Your task is to return, exactly, the run of lines starting at the line holding "What three.js and" and ending at the line holding "const DIP_BAR_BEND_RADIUS = 98;", both ends included and no other lines.

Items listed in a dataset
* * * *

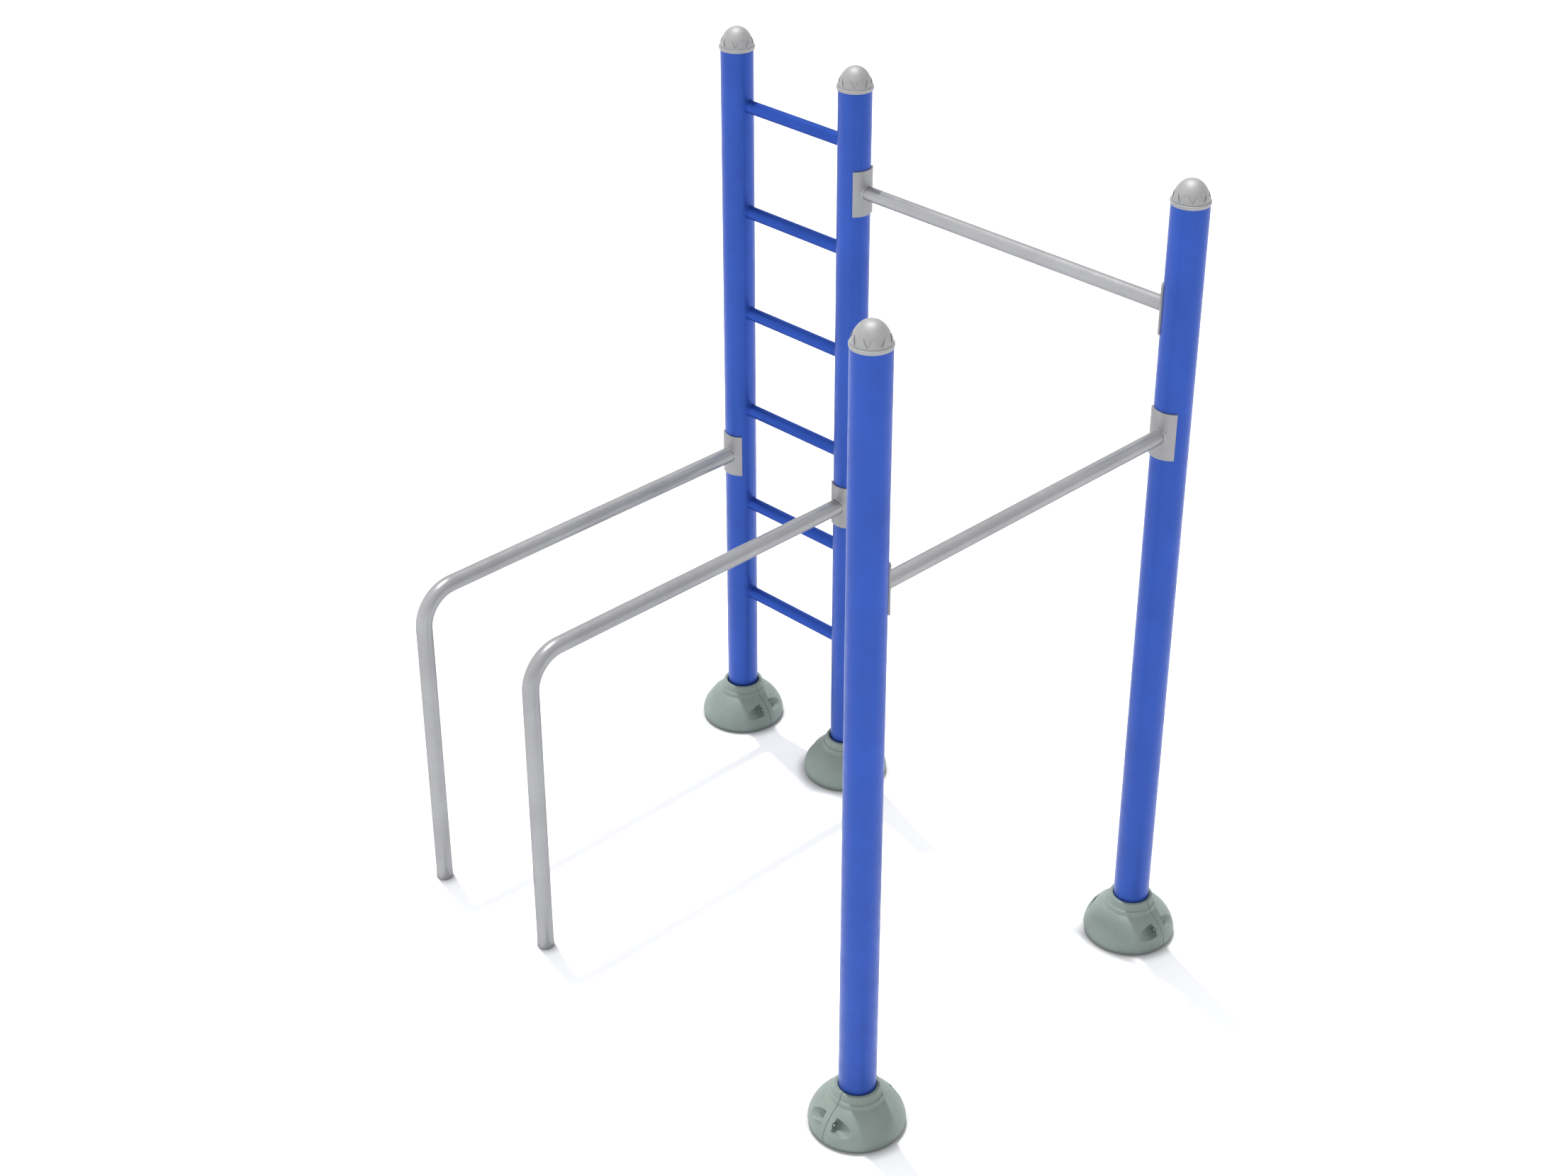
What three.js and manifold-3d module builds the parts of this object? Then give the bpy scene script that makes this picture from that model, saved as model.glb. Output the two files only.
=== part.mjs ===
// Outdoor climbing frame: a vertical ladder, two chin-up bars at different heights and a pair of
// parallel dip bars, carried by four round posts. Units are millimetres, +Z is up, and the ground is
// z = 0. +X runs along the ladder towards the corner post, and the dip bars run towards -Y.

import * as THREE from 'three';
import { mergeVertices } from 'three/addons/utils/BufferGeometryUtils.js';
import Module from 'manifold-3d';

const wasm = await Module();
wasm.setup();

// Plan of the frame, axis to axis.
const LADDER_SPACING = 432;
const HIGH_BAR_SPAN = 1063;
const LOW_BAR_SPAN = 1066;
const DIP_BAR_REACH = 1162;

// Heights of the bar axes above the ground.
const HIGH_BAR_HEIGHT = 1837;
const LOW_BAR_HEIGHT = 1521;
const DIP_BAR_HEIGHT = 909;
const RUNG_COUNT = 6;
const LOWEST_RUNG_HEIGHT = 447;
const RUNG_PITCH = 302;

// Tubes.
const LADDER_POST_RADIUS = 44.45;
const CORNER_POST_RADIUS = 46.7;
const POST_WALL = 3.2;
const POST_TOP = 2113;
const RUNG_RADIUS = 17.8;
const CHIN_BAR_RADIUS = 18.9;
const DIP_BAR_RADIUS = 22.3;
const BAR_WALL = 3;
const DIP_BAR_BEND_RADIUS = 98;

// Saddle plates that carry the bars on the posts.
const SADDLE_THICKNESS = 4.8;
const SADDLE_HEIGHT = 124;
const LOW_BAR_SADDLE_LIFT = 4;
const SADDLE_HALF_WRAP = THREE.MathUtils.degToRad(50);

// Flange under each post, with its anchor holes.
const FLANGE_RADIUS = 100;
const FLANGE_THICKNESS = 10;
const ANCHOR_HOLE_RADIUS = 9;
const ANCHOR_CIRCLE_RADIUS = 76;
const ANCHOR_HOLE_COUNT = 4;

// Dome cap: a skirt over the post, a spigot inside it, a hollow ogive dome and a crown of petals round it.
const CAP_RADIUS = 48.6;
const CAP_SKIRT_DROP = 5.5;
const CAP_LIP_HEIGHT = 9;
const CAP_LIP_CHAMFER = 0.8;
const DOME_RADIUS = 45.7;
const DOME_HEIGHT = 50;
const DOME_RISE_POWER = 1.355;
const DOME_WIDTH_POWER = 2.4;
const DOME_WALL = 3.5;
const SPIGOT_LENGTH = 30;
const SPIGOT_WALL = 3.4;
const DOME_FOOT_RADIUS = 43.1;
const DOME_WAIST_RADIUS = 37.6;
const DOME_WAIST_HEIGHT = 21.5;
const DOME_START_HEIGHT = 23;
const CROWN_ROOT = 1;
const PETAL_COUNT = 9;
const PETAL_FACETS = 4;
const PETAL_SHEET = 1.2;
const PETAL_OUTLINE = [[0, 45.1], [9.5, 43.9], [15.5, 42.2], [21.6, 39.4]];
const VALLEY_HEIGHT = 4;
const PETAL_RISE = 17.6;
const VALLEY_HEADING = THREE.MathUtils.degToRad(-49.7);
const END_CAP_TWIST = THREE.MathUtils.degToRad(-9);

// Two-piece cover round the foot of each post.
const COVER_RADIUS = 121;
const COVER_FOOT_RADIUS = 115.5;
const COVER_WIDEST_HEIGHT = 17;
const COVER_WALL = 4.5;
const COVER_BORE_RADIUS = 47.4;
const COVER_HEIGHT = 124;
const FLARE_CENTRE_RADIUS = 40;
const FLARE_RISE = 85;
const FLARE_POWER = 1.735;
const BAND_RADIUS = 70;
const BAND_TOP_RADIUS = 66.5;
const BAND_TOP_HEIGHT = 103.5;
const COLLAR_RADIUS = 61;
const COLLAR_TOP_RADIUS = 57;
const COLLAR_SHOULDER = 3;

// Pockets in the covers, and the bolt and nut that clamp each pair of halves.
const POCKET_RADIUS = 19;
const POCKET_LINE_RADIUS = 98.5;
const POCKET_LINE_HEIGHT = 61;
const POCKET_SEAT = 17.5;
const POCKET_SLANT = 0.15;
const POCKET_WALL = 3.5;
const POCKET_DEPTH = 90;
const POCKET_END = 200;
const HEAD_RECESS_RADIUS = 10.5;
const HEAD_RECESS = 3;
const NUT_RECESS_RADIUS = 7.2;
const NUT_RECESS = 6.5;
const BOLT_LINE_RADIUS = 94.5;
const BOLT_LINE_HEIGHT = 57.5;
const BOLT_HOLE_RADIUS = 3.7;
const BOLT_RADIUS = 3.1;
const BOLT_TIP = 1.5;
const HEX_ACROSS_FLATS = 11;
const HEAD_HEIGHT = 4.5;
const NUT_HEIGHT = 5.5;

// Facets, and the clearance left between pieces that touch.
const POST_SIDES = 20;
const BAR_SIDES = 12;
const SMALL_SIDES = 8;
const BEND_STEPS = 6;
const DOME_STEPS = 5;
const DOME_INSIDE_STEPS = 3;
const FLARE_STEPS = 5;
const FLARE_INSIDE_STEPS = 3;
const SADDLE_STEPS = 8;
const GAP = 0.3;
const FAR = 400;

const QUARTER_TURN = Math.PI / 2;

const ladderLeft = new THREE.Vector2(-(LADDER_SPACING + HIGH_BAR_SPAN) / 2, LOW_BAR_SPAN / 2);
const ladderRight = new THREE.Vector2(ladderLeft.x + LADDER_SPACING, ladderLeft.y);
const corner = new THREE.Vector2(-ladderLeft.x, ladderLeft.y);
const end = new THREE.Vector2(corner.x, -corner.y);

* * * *

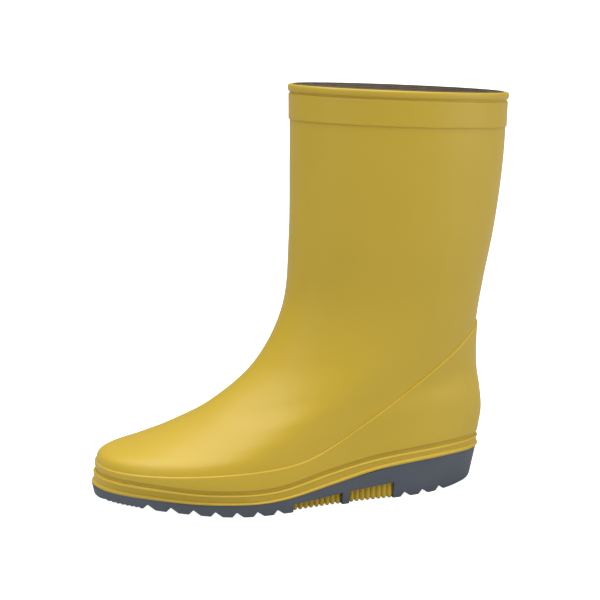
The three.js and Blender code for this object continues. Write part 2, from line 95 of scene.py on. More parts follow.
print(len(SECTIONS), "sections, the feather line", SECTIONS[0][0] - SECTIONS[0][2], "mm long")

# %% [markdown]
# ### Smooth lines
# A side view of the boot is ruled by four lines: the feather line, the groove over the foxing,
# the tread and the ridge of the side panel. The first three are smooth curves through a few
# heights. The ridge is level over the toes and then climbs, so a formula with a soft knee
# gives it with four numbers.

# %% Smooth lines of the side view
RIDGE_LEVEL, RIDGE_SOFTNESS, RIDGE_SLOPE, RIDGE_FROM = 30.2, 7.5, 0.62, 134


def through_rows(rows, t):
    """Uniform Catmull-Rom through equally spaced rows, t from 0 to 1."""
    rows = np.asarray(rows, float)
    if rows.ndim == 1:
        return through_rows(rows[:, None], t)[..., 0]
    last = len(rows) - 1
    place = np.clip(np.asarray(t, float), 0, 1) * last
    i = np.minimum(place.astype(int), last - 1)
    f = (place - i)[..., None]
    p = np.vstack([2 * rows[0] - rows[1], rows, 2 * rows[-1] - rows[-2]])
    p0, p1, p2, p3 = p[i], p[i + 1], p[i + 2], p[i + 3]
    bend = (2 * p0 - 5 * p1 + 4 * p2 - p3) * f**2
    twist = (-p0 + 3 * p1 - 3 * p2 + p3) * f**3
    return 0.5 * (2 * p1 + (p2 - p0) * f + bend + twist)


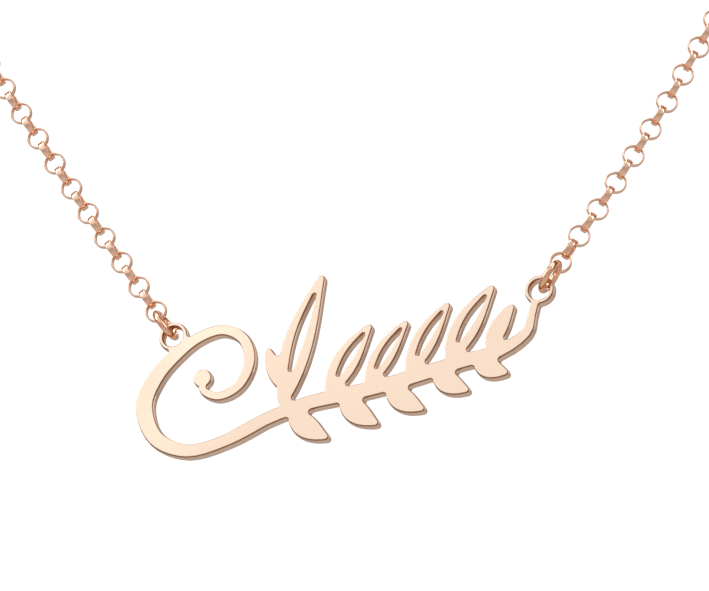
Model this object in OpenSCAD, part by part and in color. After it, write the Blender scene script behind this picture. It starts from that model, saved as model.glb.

* * * *

• Solution to the exercise:
What three.js and manifold-3d module builds the parts of this object? Then give the bpy scene script that makes this picture from that model, saved as model.glb. Output the two files only.
=== part.mjs ===
// Outdoor climbing frame: a vertical ladder, two chin-up bars at different heights and a pair of
// parallel dip bars, carried by four round posts. Units are millimetres, +Z is up, and the ground is
// z = 0. +X runs along the ladder towards the corner post, and the dip bars run towards -Y.

import * as THREE from 'three';
import { mergeVertices } from 'three/addons/utils/BufferGeometryUtils.js';
import Module from 'manifold-3d';

const wasm = await Module();
wasm.setup();

// Plan of the frame, axis to axis.
const LADDER_SPACING = 432;
const HIGH_BAR_SPAN = 1063;
const LOW_BAR_SPAN = 1066;
const DIP_BAR_REACH = 1162;

// Heights of the bar axes above the ground.
const HIGH_BAR_HEIGHT = 1837;
const LOW_BAR_HEIGHT = 1521;
const DIP_BAR_HEIGHT = 909;
const RUNG_COUNT = 6;
const LOWEST_RUNG_HEIGHT = 447;
const RUNG_PITCH = 302;

// Tubes.
const LADDER_POST_RADIUS = 44.45;
const CORNER_POST_RADIUS = 46.7;
const POST_WALL = 3.2;
const POST_TOP = 2113;
const RUNG_RADIUS = 17.8;
const CHIN_BAR_RADIUS = 18.9;
const DIP_BAR_RADIUS = 22.3;
const BAR_WALL = 3;
const DIP_BAR_BEND_RADIUS = 98;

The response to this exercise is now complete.